Evaluation of shrub encroachment and brush control on water availability in the Upper Guadalupe River watershed

Wooded plant encroachment has dramatically changed the composition of rangelands in the arid and semiarid rangelands of the southwestern United States and may have significantly affected hydrologic and biogeochemical process in these environments. In particular, suspicions that encroaching species waste an undue amount of water through evapotranspiration (ET) has prompted much discussion concerning the possibility of using brush control to enhance water supplies in Texas. This study focuses on two broad goals for evaluating the effects of wooded growth in rangelands. The first of these is the assessment of wooded cover with the use of remotely sensed imagery. A methodology for delineating differing land cover classes, including different levels of brush cover, is described, applied, and validated for the Upper Guadalupe River watershed, Texas. This portion of the research resulted in an 81.81% success rate for correctly matching land cover varieties and showed that 88.8% of the watershed was covered with various amounts of woody plant growth. The second portion of this study incorporated the previously developed land cover product along with a number of other highly detailed data sources to model the North Fork of the Upper Guadalupe River watershed using the Soil and Water Assessment Tool (SWAT). The role of topography, brush cover, and soil slope, which are hypothesized to contribute to successful implementation of brush removal for water yield, were tested in a scientifically conscious and practical experiment to determine their influence upon water availability at a watershed scale. The effects of brush removal were found to be comparable to the quantities documented in field experiments, but less than the levels presented in previous modeling studies.

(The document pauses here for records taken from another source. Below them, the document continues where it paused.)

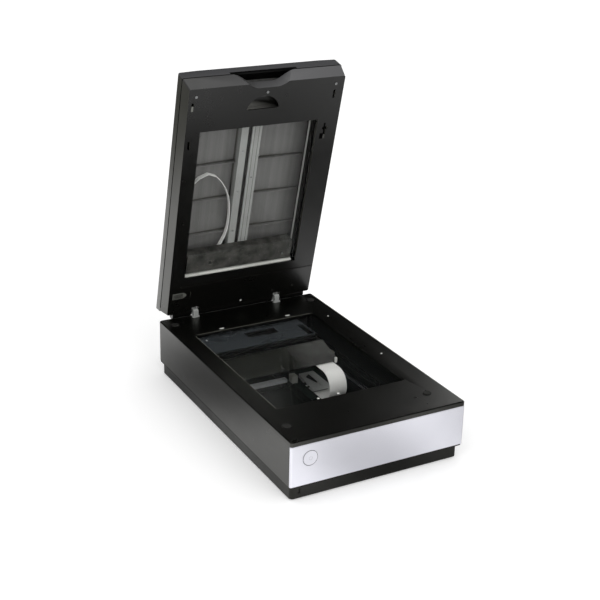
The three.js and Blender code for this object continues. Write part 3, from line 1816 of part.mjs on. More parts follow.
// The outer cover's form at a given wall inset: arched across, sloped at the rear, rounded at the edges.
function coverForm(inset) {
  const half = lidHalfOuter - inset;
  const bottom = lidParting + lidGroove / 2 - (inset > 0 ? overrun : 0);
  const edge = lidEdge - inset;
  const fillet = Math.max(coverFillet - inset, gap);
  const across = [[-half, bottom], [half, bottom]];
  const steps = 10;
  for (const side of [1, -1]) {
    const corner = [];
    for (let i = 0; i <= 3; i++) {
      const a = (Math.PI / 2) * (i / 3);
      corner.push([side * (half - fillet + fillet * Math.cos(a)), edge - fillet + fillet * Math.sin(a)]);
    }
    if (side > 0) {
      across.push(...corner);
      for (let i = 1; i < steps; i++) {
        const x = (half - fillet) * (1 - (2 * i) / steps);
        const share = x / (half - fillet);
        across.push([x, edge + lidCrown * (1 - share * share)]);
      }
    } else {
      across.push(...corner.reverse());
    }
  }
  const front = -(lidLength + lidBandSlope) - gap + inset;
  const arch = alongY(outline(across), front - overrun, overrun * 8);
  const high = edge + lidCrown;
  const round = coverFillet * coverRoundShare;
  const side = [[high * rearSlope - inset, high]];
  for (let i = 0; i <= 4; i++) {
    const a = Math.PI / 2 + (Math.PI / 2) * (i / 4);
    side.push([front + round + round * Math.cos(a), high - round * (1 - Math.sin(a))]);
  }
  side.push([front, bottom], [bottom * rearSlope - inset, bottom]);
  const profile = alongX(outline(side), -half - overrun, half + overrun);
  const plan = raised(
    rectangle(-half, half, front, high * rearSlope - inset, Math.max(lidPlanRadius - inset, gap)),
    bottom,
    high + overrun,
  );
  return arch.intersect(profile).intersect(plan);
}

// Outer half of the lid: an arched cover with ribs and the beds of the lamp rails.
function makeOuterCover() {
  const outer = coverForm(0);
  const hollow = coverForm(lidWall);
  const shell = cut(outer, hollow);
  const tongueFrom = lidParting - lidWall * 1.5;
  const tongueInset = lidWall + gap;
  const tongueOuter = loft([
    lidPlan(tongueFrom, tongueInset + gap),
    lidPlan(lidParting + lidGroove, tongueInset + gap),
    lidPlan(lidEdge - coverFillet, tongueInset + gap),
  ]);
  const tongueInner = loft([
    lidPlan(tongueFrom - overrun, tongueInset + lidWall / 2 + gap),
    lidPlan(lidParting + lidGroove, tongueInset + lidWall / 2 + gap),
    lidPlan(lidEdge + overrun, tongueInset + lidWall / 2 + gap),
  ]);
  // The rim inside the cover steps out to its wall above the parting line.
  const shelfFrom = lidParting + lidGroove;
  const shelf = loft([lidPlan(shelfFrom, gap * 2), lidPlan(shelfFrom + lidWall, gap * 2)]);
  const rim = join(tongueOuter, shelf.intersect(outer));
  const scoopRoom = raised(scoopOutline(lidWall + gap), -overrun, lidParting + lidGroove + lidWall * 2);
  const rimWithGap = cut(rim, tongueInner, scoopRoom);
  const inside = join(hollow, outer);
  const ribs = [];
  for (let i = 0; i < lidRibCount; i++) {
    const y = -(lidRibFirst + i * lidRibPitch);
    const bottom = lidEdge - lidWall - lidRibDrop;
    ribs.push(
      block(-lidHalfOuter, leftRailFrom, y - lidRibThickness, y, bottom, lidEdge + lidCrown),
      block(rightRailTo, lidHalfOuter, y - lidRibThickness, y, bottom, lidEdge + lidCrown),
    );
  }
  const railWalls = [leftRailFrom, leftRailTo - bedRibThickness, rightRailFrom, rightRailTo - bedRibThickness];
  for (const x of railWalls) {
    ribs.push(
      block(x, x + bedRibThickness, -lidRailEnd, -lidRailStart, lidRailTop + gap, lidEdge + lidCrown),
    );
  }
  const ribSolid = join(ribs).intersect(inside);
  piece("lid_outer_cover", join(shell, rimWithGap, ribSolid), "greyCase", lid);
}

// What works inside the lid: window glass, rails, travelling lamp, its belt, motor, cable and lock.
function makeLidWorks() {
  const glass = block(
    bedCentreX - windowWidth / 2 - lidGlassLap,
    bedCentreX + windowWidth / 2 + lidGlassLap,
    -windowFront - lidGlassLap,
    -windowRear + lidGlassLap,
    lidWall + gap,
    lidWall + gap + lidGlassThickness,
  );
  piece("lid_window_glass", glass, "glass", lid);

  const rail = (from, to) =>
    cut(
      block(from, to, -lidRailEnd, -lidRailStart, lidRailBottom, lidRailTop),
      block(
        from + bedRibThickness,
        to - bedRibThickness,
        -lidRailEnd - overrun,
        -lidRailStart + overrun,
        lidRailBottom + bedRibThickness,
        lidRailTop + overrun,
      ),
    );
  const axle = axleRadius / 2;
  const axleWays = [lidPulleyRear, lidPulleyFront].map((at) =>
    bar("x", leftRailFrom - overrun, rightRailTo + overrun, -at, lidBeltZ, axle + gap, 10),
  );
  piece("lid_rail_left", cut(rail(leftRailFrom, leftRailTo), axleWays), "lightPlastic", lid);
  piece("lid_rail_right", cut(rail(rightRailFrom, rightRailTo), axleWays), "lightPlastic", lid);

  const lampTop = lidRailBottom - gap;
  const lampLeft = bedCentreX - lampHalf;
  const lampRight = bedCentreX + lampHalf;
  const housing = alongX(
    outline([
      [-lampFront, lampBottom + lampShell],
      [-lampFront + lampShell, lampBottom],
      [-lampRear - lampShell, lampBottom],
      [-lampRear, lampBottom + lampShell],
      [-lampRear, lampTop],
      [-lampFront, lampTop],
    ]),
    lampLeft,
    lampRight,
  );
  const housingHollow = block(
    lampLeft + lampShell,
    lampRight - lampShell,
    -lampFront + lampShell,
    -lampRear - lampShell,
    lampBottom + lampShell,
    lampTop + overrun,
  );
  const webs = [leftRailFrom, rightRailTo].map((x) =>
    block(
      x - lampShell,
      x + lampShell,
      -lampFront + lampShell / 2,
      -lampRear - lampShell / 2,
      lampBottom + lampShell / 2,
      lampTop,
    ),
  );
  const clipMiddle = -(lampRear + lampFront) / 2;
  const clip = block(
    leftRailTo + gap * 2,
    rightRailFrom - gap * 2,
    clipMiddle - lampClipLength / 2,
    clipMiddle + lampClipLength / 2,
    lampTop - lampShell,
    lidBeltZ - lidPulleyRadius - lidBeltThickness / 2 - gap,
  );
  const clipWeb = block(
    leftRailFrom,
    rightRailFrom,
    clipMiddle - lampShell / 2,
    clipMiddle + lampShell / 2,
    lampBottom + lampShell / 2,
    lampTop,
  );
  piece("lamp_carriage", join(cut(housing, housingHollow), webs, clip, clipWeb), "blackCase", lid);
  const tube = new THREE.Shape();
  const tubeRadius = (tubeFront - tubeRear) / 2;
  tube.absarc(-(tubeFront + tubeRear) / 2, tubeBottom + tubeRadius, tubeRadius, Math.PI, Math.PI * 2);
  tube.lineTo(-tubeRear, tubeTop);
  tube.lineTo(-tubeFront, tubeTop);
  piece(
    "film_lamp",
    alongX(tube, bedCentreX - tubeHalf, bedCentreX + tubeHalf),
    "lampWhite",
    lid,
  );

  const beltCentre = (leftRailTo + rightRailFrom) / 2;
  const track = (grow) => {
    const r = lidPulleyRadius + grow;
    const s = new THREE.Shape();
    s.absarc(-lidPulleyRear, lidBeltZ, r, -Math.PI / 2, Math.PI / 2);
    s.absarc(-lidPulleyFront, lidBeltZ, r, Math.PI / 2, Math.PI * 1.5);
    return s;
  };
  const beltFrom = beltCentre - lidBeltWidth / 2;
  const beltTo = beltCentre + lidBeltWidth / 2;
  const belt = cut(
    alongX(track(lidBeltThickness / 2), beltFrom, beltTo),
    alongX(track(-lidBeltThickness / 2), beltFrom - overrun, beltTo + overrun),
  );
  piece("lid_belt", belt, "rubber", lid);
  const pulleyInside = lidPulleyRadius - lidBeltThickness / 2 - gap;
  const pulleyFrom = leftRailTo + gap;
  const pulleyTo = rightRailFrom - gap;
  const motorFrom = rightRailTo + gap;
  const pulley = (at, axleTo) =>
    join(
      bar("x", pulleyFrom, pulleyTo, -at, lidBeltZ, pulleyInside, 16),
      bar("x", leftRailTo - bedRibThickness, axleTo, -at, lidBeltZ, axle, 10),
    );
  piece(
    "lid_idler_pulley",
    pulley(lidPulleyFront, rightRailFrom + bedRibThickness),
    "nylon",
    lid,
  );
  piece("lid_drive_pulley", pulley(lidPulleyRear, motorFrom - gap), "nylon", lid);
  const motor = bar(
    "x",
    motorFrom,
    motorFrom + lidMotorLength,
    -lidPulleyRear,
    lidBeltZ,
    lidMotorRadius,
    28,
  );
  piece("lid_motor", motor, "sheetMetal", lid);

  const route = new THREE.CatmullRomCurve3(
    lidRibbonRoute.map(([across, along]) => new THREE.Vector3(across, -along, 0)),
    false,
    "centripetal",
  );
  const flanks = [[], []];
  for (let i = 0; i <= lidRibbonSteps; i++) {
    const at = route.getPointAt(i / lidRibbonSteps);
    const along = route.getTangentAt(i / lidRibbonSteps);
    [1, -1].forEach((side, k) => {
      const shift = (side * lidRibbonThickness) / 2;
      flanks[k].push([at.x - along.y * shift, at.y + along.x * shift]);
    });
  }
  const cable = raised(
    outline([...flanks[1], ...flanks[0].reverse()]),
    lidRibbonBottom,
    lidRibbonBottom + lidRibbonWidth,
  );
  piece("lid_ribbon_cable", cable, "ribbon", lid);

  const slider = join(
    raised(
      outline([
        [-lockSliderLength / 2, -lockSliderWidth / 2],
        [lockSliderLength / 4, -lockSliderWidth / 2],
        [lockSliderLength / 2, -lockSliderWidth / 8],
        [lockSliderLength / 2, lockSliderWidth / 8],
        [lockSliderLength / 4, lockSliderWidth / 2],
        [-lockSliderLength / 2, lockSliderWidth / 2],
      ]),
      0,
      lockSliderThickness,
    ),
    Array.from({ length: lockSliderRibs }, (_, i) => {
      const pitch = (lockSliderLength * lockRibbedShare) / lockSliderRibs;
      const x = -lockSliderLength / 2 + pitch * (i + 0.5);
      return block(
        x,
        x + pitch / 2,
        -lockSliderWidth / 2 + lockRibHeight,
        lockSliderWidth / 2 - lockRibHeight,
        -lockRibHeight,
        lockSliderThickness / 2,
      );
    }),
    block(
      -lockSlotHalf,
      lockSlotHalf,
      -lockSlotHalf,
      lockSlotHalf,
      lockSliderThickness / 2,
      lockSliderThickness + lidWall * 2,
    ),
  ).translate([lockSliderX, -lockSliderAt, 0]);
  piece("lid_lock_slider", slider, "lightPlastic", lid);
}

makeTray();
makeFeet();
makeHousing();
makeFront();
makeButton();
makeGlass();
makePads();
makeGuides();
makeCarriage();
makeDrive();
makeElectronics();
makeRear();
makeHinge();
makeInnerCase();
makeOuterCover();
makeLidWorks();

// The lid hangs on the hinge axis and stands open, leaning a little forward.
lid.position.set(0, -hingeRear, -faceDrop);
lidTurn.add(lid);
lidTurn.position.set(0, hingeY, hingeZ);
lidTurn.rotation.x = -THREE.MathUtils.degToRad(openAngle);
hingeLift.add(lidTurn);
scanner.add(hingeLift);

// The origin is the middle of the whole outline, on the surface that the feet stand on.
scanner.updateMatrixWorld(true);
const reach = new THREE.Box3().setFromObject(scanner, true);
scanner.position.set(-(reach.min.x + reach.max.x) / 2, -(reach.min.y + reach.max.y) / 2, -reach.min.z);
const part = new THREE.Group();
part.add(scanner);

export default part;
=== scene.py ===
"""The looks of a flatbed photo scanner that stands open: shells, front, glass bed, carriage and lid."""

import json
import math

import bmesh
import bpy
from mathutils import Matrix, Vector


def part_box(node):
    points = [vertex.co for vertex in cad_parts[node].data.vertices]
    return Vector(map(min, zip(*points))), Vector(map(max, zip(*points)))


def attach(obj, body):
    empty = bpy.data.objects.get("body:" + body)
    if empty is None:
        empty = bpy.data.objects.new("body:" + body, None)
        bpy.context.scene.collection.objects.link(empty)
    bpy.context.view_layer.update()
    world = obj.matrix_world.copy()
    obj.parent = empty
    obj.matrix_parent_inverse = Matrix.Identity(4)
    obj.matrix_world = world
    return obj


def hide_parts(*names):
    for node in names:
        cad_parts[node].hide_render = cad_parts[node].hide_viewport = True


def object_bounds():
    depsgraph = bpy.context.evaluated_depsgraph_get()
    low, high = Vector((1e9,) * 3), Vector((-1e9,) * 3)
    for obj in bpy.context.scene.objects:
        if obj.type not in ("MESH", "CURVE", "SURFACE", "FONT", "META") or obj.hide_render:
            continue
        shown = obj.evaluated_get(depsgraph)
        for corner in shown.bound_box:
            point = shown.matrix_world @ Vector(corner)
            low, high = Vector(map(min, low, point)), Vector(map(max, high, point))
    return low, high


bl_info = {
    "name": "Open Flatbed Scanner",
    "version": (1, 0, 0),
    "blender": (4, 5, 0),
    "location": "View3D > Sidebar > Scanner",
    "description": "Finishes the shells, glass, carriage and lid of a flatbed photo scanner",
    "category": "Object",
}

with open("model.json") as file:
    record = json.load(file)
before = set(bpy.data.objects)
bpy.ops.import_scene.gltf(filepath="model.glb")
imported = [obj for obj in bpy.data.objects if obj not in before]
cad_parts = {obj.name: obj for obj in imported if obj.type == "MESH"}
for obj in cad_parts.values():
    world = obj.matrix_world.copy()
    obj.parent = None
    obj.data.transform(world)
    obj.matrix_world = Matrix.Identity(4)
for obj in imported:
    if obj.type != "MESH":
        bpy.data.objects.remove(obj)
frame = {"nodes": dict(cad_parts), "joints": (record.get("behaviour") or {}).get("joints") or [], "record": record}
CAD_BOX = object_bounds()
MM = 0.001

# The slot and the body of each node
SLOTS = {part["node"]: part["material_slot"] for part in frame["record"]["subparts"]}
BODIES = {node: body for body, nodes in frame["record"]["behaviour"]["bodies"].items() for node in nodes}

# Places that the rest is worked out from
HOUSING_LOW, HOUSING_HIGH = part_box("upper_housing")
FRONT_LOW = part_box("front_panel")[0]
BUTTON_LOW, BUTTON_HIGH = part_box("power_button")
CENTRE_Y = (HOUSING_LOW.y + HOUSING_HIGH.y) / 2
TOP = HOUSING_HIGH.z
LID_JOINT = next(joint for joint in frame["joints"] if joint["name"] == "lid_hinge")
HINGE = Vector(LID_JOINT["pos_m"])
OPEN_TURN = Matrix.Rotation(-math.radians(LID_JOINT["range_deg"][1]), 4, "X")

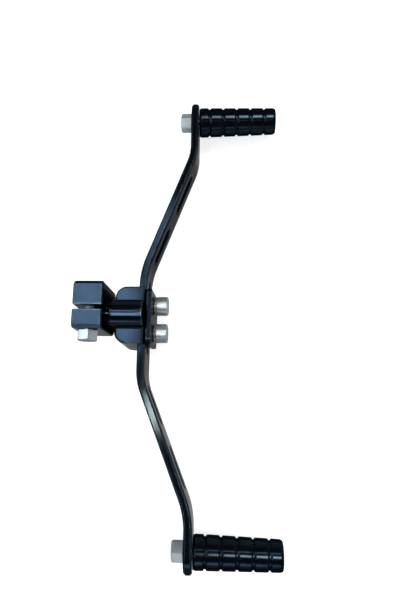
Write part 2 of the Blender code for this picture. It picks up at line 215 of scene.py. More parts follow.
def painted_edge_highlight(tree, place, width):
    """1 on outer edges, in patches: where a painted highlight in a pale colour stands in for the
    light the edges catch.
    """
    eased = add_node(tree, "ShaderNodeBevel", settings={"samples": 6}, values={"Radius": width})
    plain = add_node(tree, "ShaderNodeNewGeometry")
    bend = add_node(
        tree,
        "ShaderNodeVectorMath",
        settings={"operation": "DOT_PRODUCT"},
        links={0: eased.outputs["Normal"], 1: plain.outputs["Normal"]},
    )
    # from a bend of 6 degrees to one of 22
    highlit_edge = add_node(
        tree,
        "ShaderNodeMapRange",
        values={"From Min": 0.995, "From Max": 0.93, "To Min": 0.0, "To Max": 1.0},
        links={"Value": bend.outputs["Value"]},
    )
    patches = add_node(
        tree,
        "ShaderNodeTexNoise",
        values={"Scale": 1 / (6 * MM), "Detail": 3.0, "Roughness": 0.6},
        links={"Vector": place},
    )
    kept = add_node(
        tree,
        "ShaderNodeMapRange",
        values={"From Min": 0.35, "From Max": 0.6, "To Min": 0.35, "To Max": 1.0},
        links={"Value": patches.outputs["Fac"]},
    )
    return add_node(
        tree,
        "ShaderNodeMath",
        settings={"operation": "MULTIPLY"},
        links={0: highlit_edge.outputs["Result"], 1: kept.outputs["Result"]},
    ).outputs[0]


def finish_metal(tree, colour, source, span, gloss, relief, strength, metallic, grazing):
    """Ends a metal's tree.

    Where source runs through span, the roughness runs through gloss. Relief gives the bump, and
    grazing is the metal's tint where it is seen nearly edge on.
    """
    roughness = add_node(
        tree,
        "ShaderNodeMapRange",
        values={"From Min": span[0], "From Max": span[1], "To Min": gloss[0], "To Max": gloss[1]},
        links={"Value": source},
    )
    bump = add_node(
        tree,
        "ShaderNodeBump",
        values={"Strength": strength, "Distance": RELIEF_DEPTH},
        links={"Height": relief},
    )
    shader = add_node(
        tree,
        "ShaderNodeBsdfPrincipled",
        values={"Metallic": metallic, "Specular Tint": linear(grazing)},
        links={
            "Base Color": colour,
            "Roughness": roughness.outputs["Result"],
            "Normal": bump.outputs["Normal"],
        },
    )
    add_node(tree, "ShaderNodeOutputMaterial", links={"Surface": shader.outputs["BSDF"]})


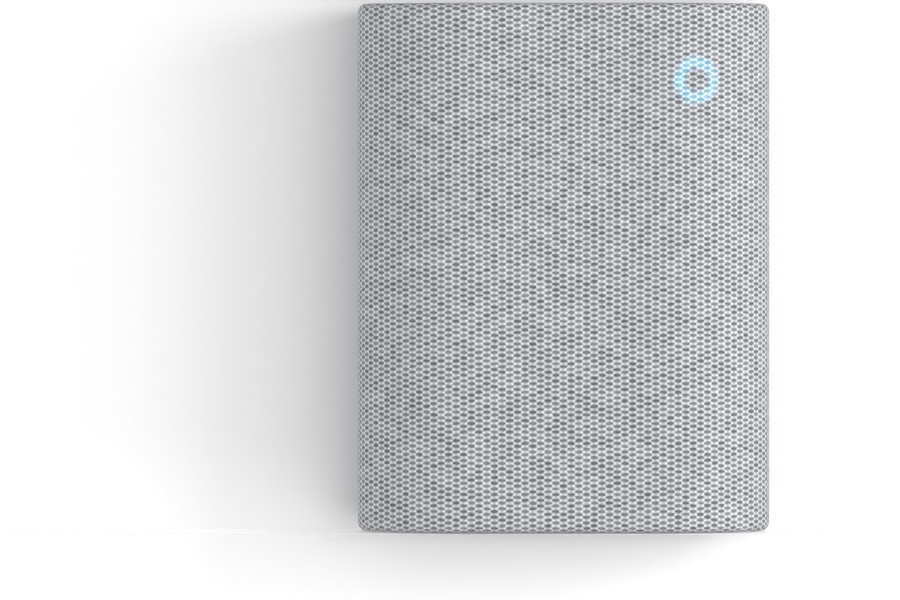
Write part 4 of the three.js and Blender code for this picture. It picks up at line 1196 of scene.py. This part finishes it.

Brush density was found to be the most important factor in determining locations for successful brush removal in regards to reducing ET. Slope was also found to have significant effect in increasing lateral flow while shallow soil had lesser effects on hydrology than other criteria. Large quantities of deep recharge simulated by the model raise questions concerning measurement of ET in the Edwards Plateau region and the extent of deep water recharge to the Trinity Aquifer.